As a young person trying to find myself when Information was scarce the book had been a godsend. As an example of the times, my first attempt to join the ‘Beaumont Society’ was rebuffed. I was too young. A couple of years later I did manage to become a member.
As others have mentioned it was a different world then. One short piece in the book mentions that Police records seemed to show that young homosexuals committed suicide by a gun in the mouth. Young cross dressers hanged themselves whilst dressed. A sad reflection of the times.

Love to All

Anne G.

Back in the day

My dad was a career cop, through WW II and into the early 70s. He told me about the first suicide he ever attended, a young person at a remote farm. She was fully dressed, sitting in front of a mirror. None of the magazines I managed to find here and there, or that my friends shared with me, (Transvestia, etc) talked about that dark side of life, and even hid it the same way the mainstream press did: "Died suddenly" can mean so many different things :-(

On a happier note, I was never turned away for being too young, though I was under the legal age by six years when I found my way into the back rooms of The Black Cat nightclub. I remember the club was attached to a huge tavern. It was a well-known gay bar/hangout, and smack dab in the middle of Montreal's gay village. My dad was horrified when he found out where I'd been going after school ended and before he picked me up at a library for the ride home; he said it was a rough, dangerous part of town. So I didn't tell him about the biker bar I sometimes stopped into to on the same block, to see the huge motorcycles. Or the dark used-book stores I frequented up and down the Main, searching for anything trans. I was an idiot when I was young, but not THAT big an idiot.

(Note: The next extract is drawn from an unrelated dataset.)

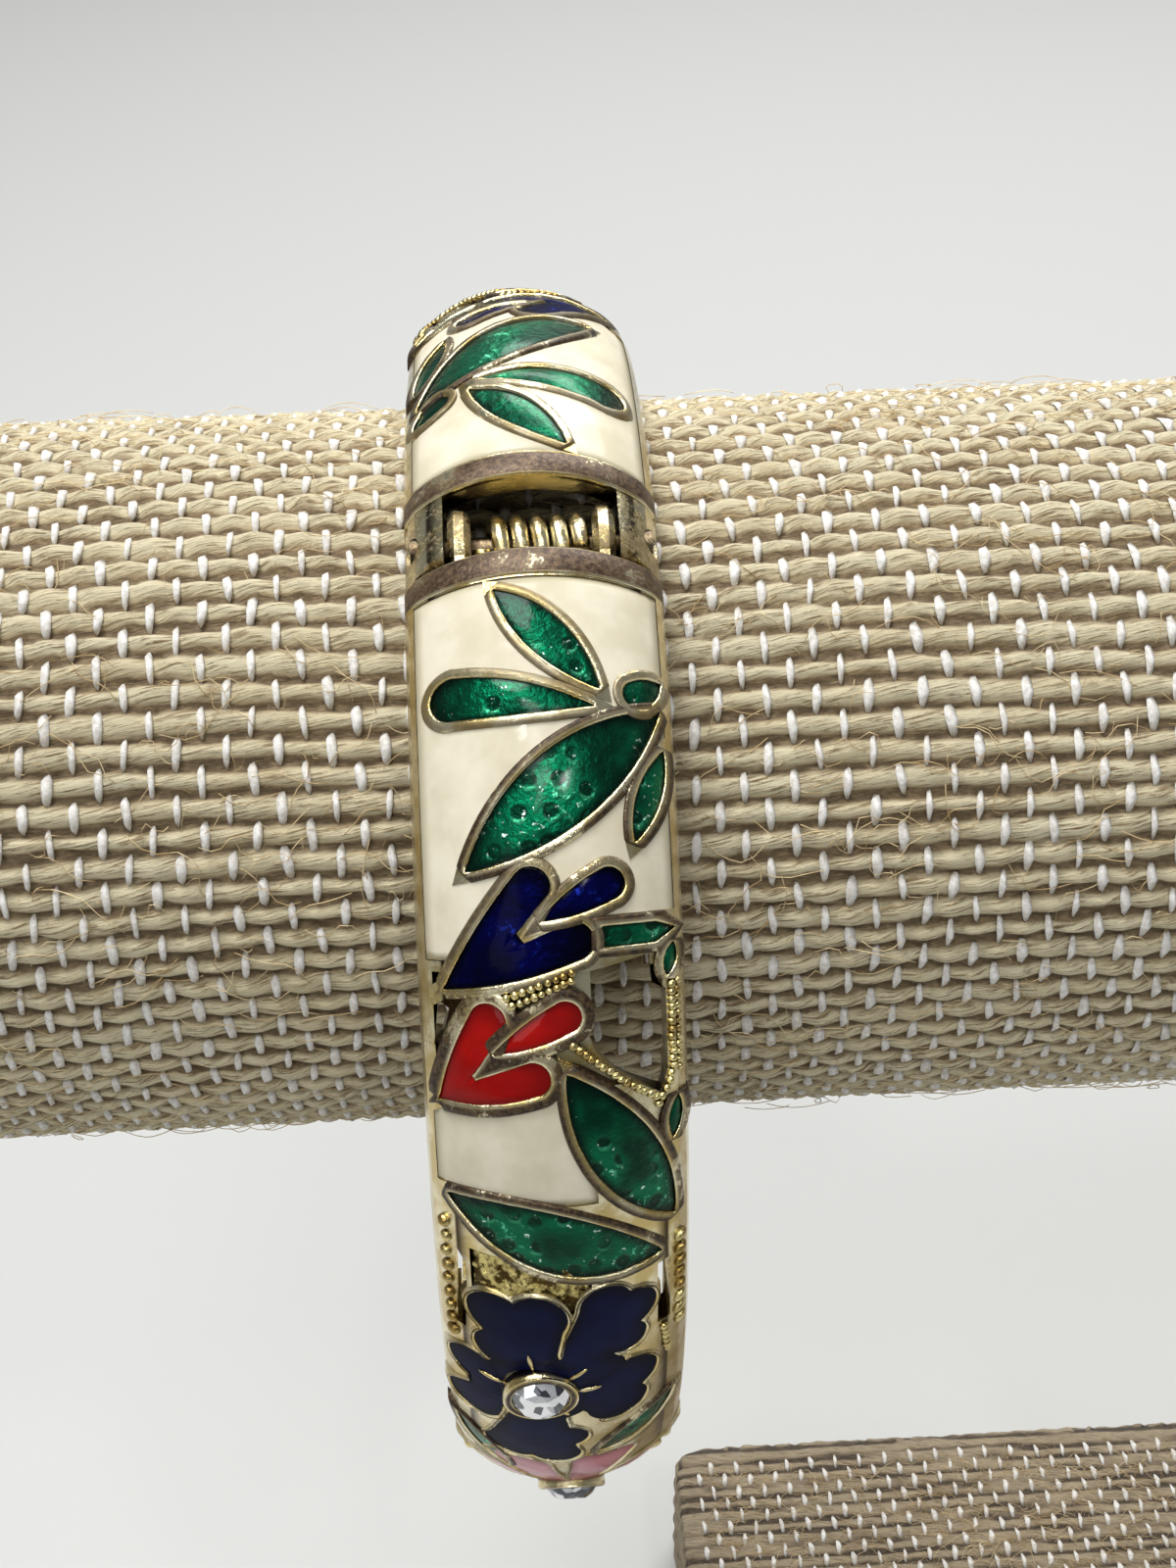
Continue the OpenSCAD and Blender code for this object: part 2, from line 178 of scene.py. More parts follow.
def makeGilt(name, worn=0.0, hammered=0.3, cast=False, tones=("bright", "warm"),
             browns=("tarnish", "tarnishLight"), blotches=1.9):
    material, tree, shader, place = newFinish(name)
    blotch = cloud(place, blotches * mm, 4)
    grain = cloud(place, giltSizes["grain"] * mm, 5, 0.72)
    # patina and painted shade: darker towards the deep tone in crevices and between parts, by ambient occlusion,
    # partly the old gilt's antique patina, partly painted shade
    shade = shaderNode(tree, "AmbientOcclusion", {"Distance": giltSizes["crevice"] * mm}, samples=6)
    patinaAndShade = times(fade(shade.outputs["AO"], 0.15, 0.8, 0.9, 0), fade(grain, 0.2, 0.6, 0.6, 1))
    colour = mix(patinaAndShade, mix(fade(blotch, 0.4, 0.6), *[giltLook[tone] for tone in tones]), giltLook["deep"])
    polish = giltLook["polish"]
    rough = fade(grain, 0.3, 0.7, polish, polish + giltLook["unevenPolish"])
    metallic = 1
    if worn or cast:
        brown = mix(fade(grain, 0.38, 0.66), *[giltLook[tone] for tone in browns])
        mottle = plus(times(grain, 0.5), times(blotch, 0.5))
        if cast:
            inside, hinge = insideCasting(place)
            wear = times(hinge, fade(mottle, 0.46, 0.6, 0.05, 0.85))
        else:
            patch = cloud(place, giltSizes["patch"] * mm, 2)
            low = 0.64 - 0.32 * worn
            spread = fade(plus(mottle, fade(patch, 0.3, 0.7, -0.12, 0.12)), low, low + 0.12, 0.1, 1)
            wear = times(readAttribute(tree, "flat"), spread)
        colour = mix(wear, colour, brown)
        rough = fade(wear, 0, 1, polish, giltLook["dull"])
        metallic = fade(wear, 0, 1, 1, giltLook["tarnishedMetal"])
    if cast:
        # painted shade: the inside of the hollow casting is painted dark brown, except on the worn mottle by the
        # hinge
        colour = mix(times(inside, less(1, wear)), colour, giltLook["insideShade"])
    dents = plus(grain, cloud(place, giltSizes["dents"] * mm, 2))
    setInputs(shader, {"Base Color": colour, "Roughness": rough, "Metallic": metallic,
                       "Normal": bumps(dents, hammered, giltSizes["dentDepth"])})
    return material


# pits in the enamel's ground, each with a painted highlight beside it: millimetres between them, then shares of that
pitLook = {"spacing": 1.3, "radius": 0.27, "soft": 0.09, "shuffle": 0.5, "glintShift": 0.13, "glint": 0.2,
           "depth": 0.5}


def pitAway(flat, shift):
    moved = shaderNode(flat.id_data, "VectorMath", {0: flat, 1: (0.0, -shift * pitLook["spacing"], 0.0)})
    inputs = {"Vector": moved.outputs[0], "Scale": 1 / pitLook["spacing"], "Randomness": pitLook["shuffle"]}
    away = shaderNode(flat.id_data, "TexVoronoi", inputs, voronoi_dimensions="2D").outputs["Distance"]
    return fade(away, pitLook["radius"] - pitLook["soft"], pitLook["radius"] + pitLook["soft"] / 2, 1, 0)


# sheer enamel over beaten foil, with painted glints and painted white sparks, in millimetres, with the roughness of
# the foil and of the surface
sheerLook = {"drift": 3.0, "beaten": 0.42, "beatenDepth": 0.2, "spark": 0.26, "sparkTone": srgb(225, 255, 240),
             "rough": 0.32, "satin": 0.12}


def makeSheerEnamel(name, deep, light, glint, pits, metallic=0.75, gloss=0.25):
    material, tree, shader, place = newFinish(name)
    drift = cloud(place, sheerLook["drift"] * mm, 2)
    depth = fade(readAttribute(tree, "depth"), 0, 0.5)
    tone = times(fade(drift, 0.34, 0.62, 0.2, 1), depth)
    height = beaten = cloud(place, sheerLook["beaten"] * mm, 3, 0.6)
    # painted highlight: glint-coloured patches where the beaten foil and the slow drift peak, as if the foil caught
    # the light
    paintedGlintPatches = times(fade(beaten, 0.56, 0.68), fade(drift, 0.5, 0.66))
    colour = mix(times(paintedGlintPatches, depth), mix(tone, deep, light), glint)
    if pits:
        flat = readAttribute(tree, "flatPlace", "Vector")
        patches = fade(cloud(place, sheerLook["drift"] * mm, 1), 0.44, 0.52)
        where = times(patches, readAttribute(tree, "pitted"))
        pit = pitAway(flat, 0)
        # painted highlight: a bright crescent on one side of each pit, as if light fell into it from above
        paintedCrescent = less(pitAway(flat, pitLook["glintShift"]), pit)
        colour = mix(times(times(pit, pits), where), colour, deep)
        bright = times(fade(paintedCrescent, 0.1, 0.8), times(where, tone))
        colour = mix(times(bright, pitLook["glint"]), colour, glint)
        # painted highlights: small white sparks in the pitted parts of the enamel
        spark = times(fade(cloud(place, sheerLook["spark"] * mm, 2), 0.66, 0.72), where)
        colour = mix(times(spark, depth), colour, sheerLook["sparkTone"])
        height = less(beaten, times(times(pit, where), pitLook["depth"]))
    setInputs(shader, {"Base Color": colour, "Metallic": metallic, "Roughness": sheerLook["rough"],
                       "Normal": bumps(height, 0.7, sheerLook["beatenDepth"])})
    return setGlaze(material, shader, gloss, sheerLook["satin"])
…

But back to why all this is being mashed together, sad death and stupid childhood: when I told Mom and Dad that I needed to explore surgical options, Dad told me to do whatever I had to, whatever made me happy, with all his love. Mom had a harder time, but Dad knew the nitty-gritty truth.

More on Casa Susanna

Here are some web links I was sent from another chat room.
Please check them out.

First up is an article from Time Magazine
http://lightbox.time.com/2014/04/14/casa-susanna/#1

You can read a New York Times article from 2006 at the following link:
http://www.nytimes.com/2006/09/07/garden/07trann.html?_r=0

And finally, an update on Casa Susanna, again from the times.
The New York Times last Sunday reported the opening on Broadway of the play Casa Valentina, a fictional account about the crossdressers who visited the Catskills mini-resort Casa Susanna during the 1960s and 1970s. The play is written by Harvey Fierstein, the performer who has done a number of drag roles on Broadway. Reportedly, it is a sympathetic portrayal of crossdressers at that very closeted time.

To my knowledge this is the first significant portrayal of crossdressers, as against drag queens or transsexuals, in theater or film in the U.S. This is a major step forward, in my view. Interestingly, the play was written by a gay man, not a crossdresser himself. I hope somewhere there is an interview with Harvey Fierstein as to what motivated him to write this play.

The Times article recounts the struggle the actors had in working to play crossdressers. Some are quoted as developing a sympathetic view of our community. I wish I didn't live on the West Coast and was able to see the play.

The Times article is cited below:

http://www.nytimes.com/2014/04/13/theater/casa-valentina-fie...

Don't let someone else talk you out of your dreams. How can we have dreams come true, if we have no dreams?